## [What to work on]
Copy exactly the lines from the start of the data below through the one that carries "return t * t * (3 - 2 * t)", and only those.
- - - - - - -
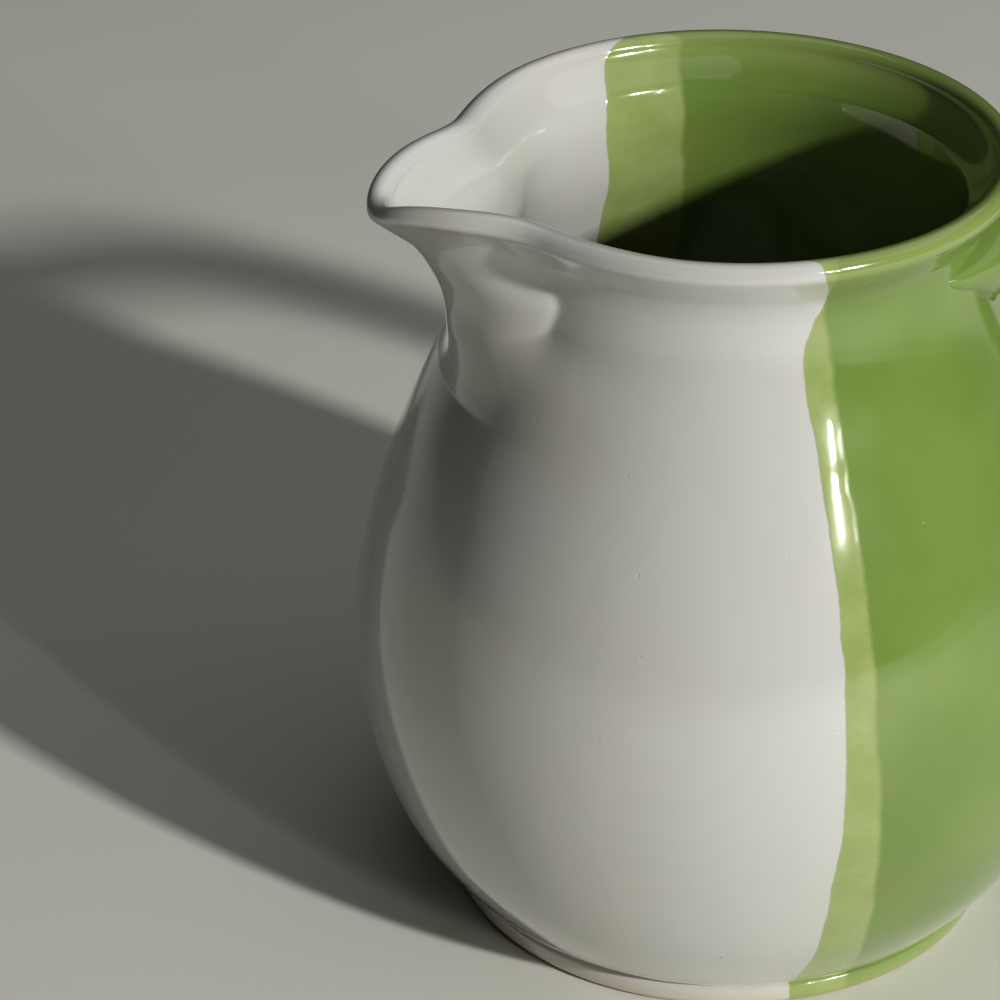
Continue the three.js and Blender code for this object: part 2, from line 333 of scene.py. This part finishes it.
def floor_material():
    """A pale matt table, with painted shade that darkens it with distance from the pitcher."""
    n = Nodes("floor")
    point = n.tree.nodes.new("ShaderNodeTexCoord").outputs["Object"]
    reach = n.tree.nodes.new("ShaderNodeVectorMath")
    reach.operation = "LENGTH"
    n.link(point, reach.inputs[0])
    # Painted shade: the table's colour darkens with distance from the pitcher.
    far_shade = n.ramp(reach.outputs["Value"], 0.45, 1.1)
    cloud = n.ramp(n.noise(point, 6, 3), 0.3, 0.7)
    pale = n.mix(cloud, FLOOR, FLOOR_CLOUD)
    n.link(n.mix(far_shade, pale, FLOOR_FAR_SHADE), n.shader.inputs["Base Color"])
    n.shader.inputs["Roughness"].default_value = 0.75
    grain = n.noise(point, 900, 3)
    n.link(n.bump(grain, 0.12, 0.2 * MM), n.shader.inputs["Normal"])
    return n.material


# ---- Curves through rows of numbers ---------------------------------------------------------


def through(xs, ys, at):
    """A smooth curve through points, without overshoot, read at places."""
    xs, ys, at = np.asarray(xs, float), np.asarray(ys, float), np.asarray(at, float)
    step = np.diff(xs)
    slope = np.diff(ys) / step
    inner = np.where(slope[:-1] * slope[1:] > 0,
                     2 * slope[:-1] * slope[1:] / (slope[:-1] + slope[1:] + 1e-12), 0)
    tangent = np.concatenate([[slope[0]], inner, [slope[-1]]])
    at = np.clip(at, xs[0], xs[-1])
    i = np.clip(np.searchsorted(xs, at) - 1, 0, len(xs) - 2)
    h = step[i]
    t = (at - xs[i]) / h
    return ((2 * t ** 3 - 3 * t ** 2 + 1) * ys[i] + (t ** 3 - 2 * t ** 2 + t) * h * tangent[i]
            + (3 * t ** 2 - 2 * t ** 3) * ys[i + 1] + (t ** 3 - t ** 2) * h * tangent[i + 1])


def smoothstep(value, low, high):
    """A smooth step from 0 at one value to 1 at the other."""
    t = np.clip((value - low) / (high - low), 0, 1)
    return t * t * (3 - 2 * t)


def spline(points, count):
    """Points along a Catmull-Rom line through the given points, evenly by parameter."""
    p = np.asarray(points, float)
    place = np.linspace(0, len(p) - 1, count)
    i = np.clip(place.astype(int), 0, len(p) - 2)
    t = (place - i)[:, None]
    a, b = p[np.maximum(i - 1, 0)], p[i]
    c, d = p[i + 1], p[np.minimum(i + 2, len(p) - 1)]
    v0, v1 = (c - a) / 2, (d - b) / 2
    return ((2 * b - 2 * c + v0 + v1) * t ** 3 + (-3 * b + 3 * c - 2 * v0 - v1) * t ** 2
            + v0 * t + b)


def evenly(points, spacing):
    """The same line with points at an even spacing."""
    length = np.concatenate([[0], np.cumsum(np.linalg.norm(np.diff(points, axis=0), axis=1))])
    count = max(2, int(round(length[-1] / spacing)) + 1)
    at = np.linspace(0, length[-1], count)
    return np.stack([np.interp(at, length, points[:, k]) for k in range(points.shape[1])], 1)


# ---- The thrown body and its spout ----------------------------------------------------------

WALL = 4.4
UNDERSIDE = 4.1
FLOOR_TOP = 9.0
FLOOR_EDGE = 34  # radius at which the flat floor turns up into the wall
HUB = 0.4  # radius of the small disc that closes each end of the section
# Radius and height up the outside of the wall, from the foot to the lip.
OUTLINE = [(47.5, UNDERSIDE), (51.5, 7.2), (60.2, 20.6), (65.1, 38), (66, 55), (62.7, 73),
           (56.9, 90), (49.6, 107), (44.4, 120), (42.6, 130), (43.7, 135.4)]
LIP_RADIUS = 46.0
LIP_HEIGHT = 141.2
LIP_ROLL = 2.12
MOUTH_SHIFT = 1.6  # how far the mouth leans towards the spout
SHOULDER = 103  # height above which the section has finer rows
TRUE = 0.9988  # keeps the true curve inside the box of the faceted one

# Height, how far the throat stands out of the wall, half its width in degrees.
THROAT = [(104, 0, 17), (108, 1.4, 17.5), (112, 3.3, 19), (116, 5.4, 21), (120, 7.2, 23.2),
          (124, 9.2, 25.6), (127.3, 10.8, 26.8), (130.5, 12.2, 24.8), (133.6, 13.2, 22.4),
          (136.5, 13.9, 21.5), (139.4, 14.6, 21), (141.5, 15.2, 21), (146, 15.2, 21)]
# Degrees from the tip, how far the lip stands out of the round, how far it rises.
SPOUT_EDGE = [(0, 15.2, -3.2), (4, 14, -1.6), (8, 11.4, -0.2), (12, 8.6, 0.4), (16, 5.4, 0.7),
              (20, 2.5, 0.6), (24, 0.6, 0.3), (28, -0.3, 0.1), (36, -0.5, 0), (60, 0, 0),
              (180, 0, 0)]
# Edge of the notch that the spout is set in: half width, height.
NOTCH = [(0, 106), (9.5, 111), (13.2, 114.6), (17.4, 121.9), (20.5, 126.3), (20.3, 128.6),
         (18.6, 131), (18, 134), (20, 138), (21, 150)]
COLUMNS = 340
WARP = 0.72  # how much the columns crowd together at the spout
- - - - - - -
## [Reply]
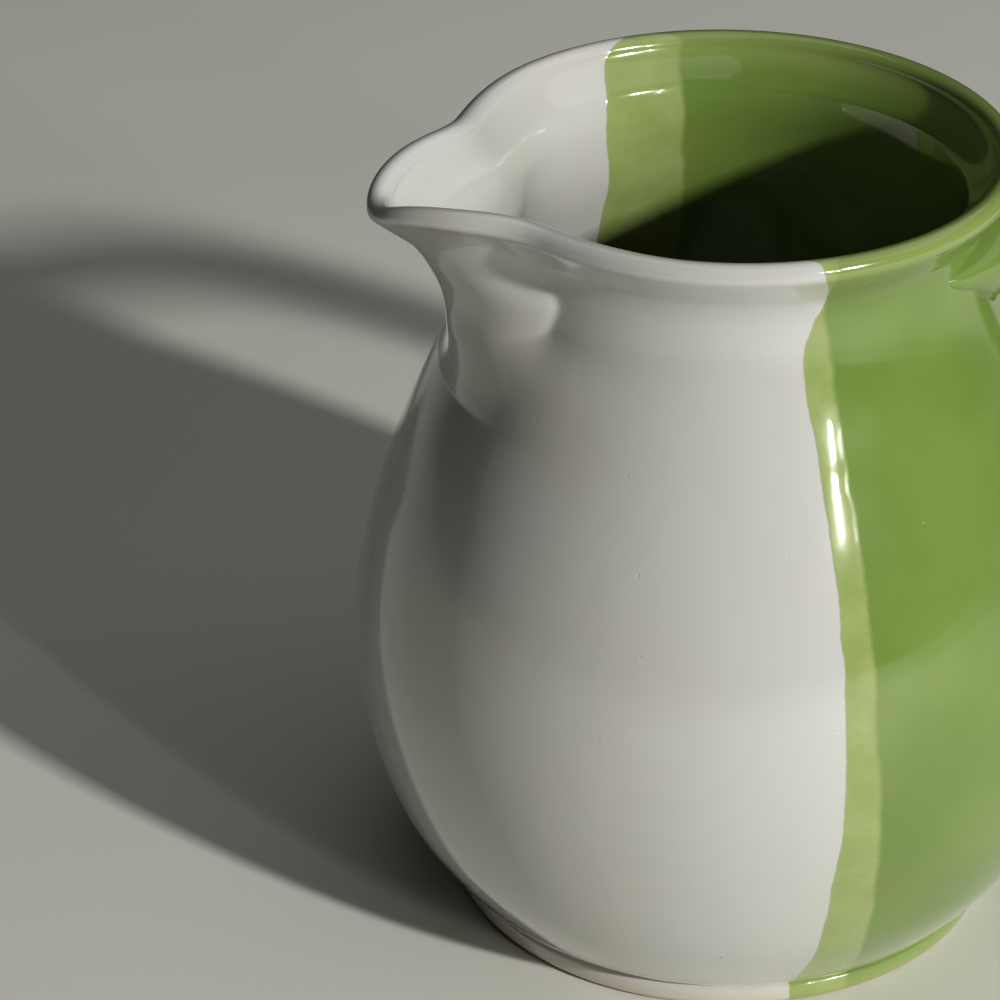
Continue the three.js and Blender code for this object: part 2, from line 333 of scene.py. This part finishes it.
def floor_material():
    """A pale matt table, with painted shade that darkens it with distance from the pitcher."""
    n = Nodes("floor")
    point = n.tree.nodes.new("ShaderNodeTexCoord").outputs["Object"]
    reach = n.tree.nodes.new("ShaderNodeVectorMath")
    reach.operation = "LENGTH"
    n.link(point, reach.inputs[0])
    # Painted shade: the table's colour darkens with distance from the pitcher.
    far_shade = n.ramp(reach.outputs["Value"], 0.45, 1.1)
    cloud = n.ramp(n.noise(point, 6, 3), 0.3, 0.7)
    pale = n.mix(cloud, FLOOR, FLOOR_CLOUD)
    n.link(n.mix(far_shade, pale, FLOOR_FAR_SHADE), n.shader.inputs["Base Color"])
    n.shader.inputs["Roughness"].default_value = 0.75
    grain = n.noise(point, 900, 3)
    n.link(n.bump(grain, 0.12, 0.2 * MM), n.shader.inputs["Normal"])
    return n.material


# ---- Curves through rows of numbers ---------------------------------------------------------


def through(xs, ys, at):
    """A smooth curve through points, without overshoot, read at places."""
    xs, ys, at = np.asarray(xs, float), np.asarray(ys, float), np.asarray(at, float)
    step = np.diff(xs)
    slope = np.diff(ys) / step
    inner = np.where(slope[:-1] * slope[1:] > 0,
                     2 * slope[:-1] * slope[1:] / (slope[:-1] + slope[1:] + 1e-12), 0)
    tangent = np.concatenate([[slope[0]], inner, [slope[-1]]])
    at = np.clip(at, xs[0], xs[-1])
    i = np.clip(np.searchsorted(xs, at) - 1, 0, len(xs) - 2)
    h = step[i]
    t = (at - xs[i]) / h
    return ((2 * t ** 3 - 3 * t ** 2 + 1) * ys[i] + (t ** 3 - 2 * t ** 2 + t) * h * tangent[i]
            + (3 * t ** 2 - 2 * t ** 3) * ys[i + 1] + (t ** 3 - t ** 2) * h * tangent[i + 1])


def smoothstep(value, low, high):
    """A smooth step from 0 at one value to 1 at the other."""
    t = np.clip((value - low) / (high - low), 0, 1)
    return t * t * (3 - 2 * t)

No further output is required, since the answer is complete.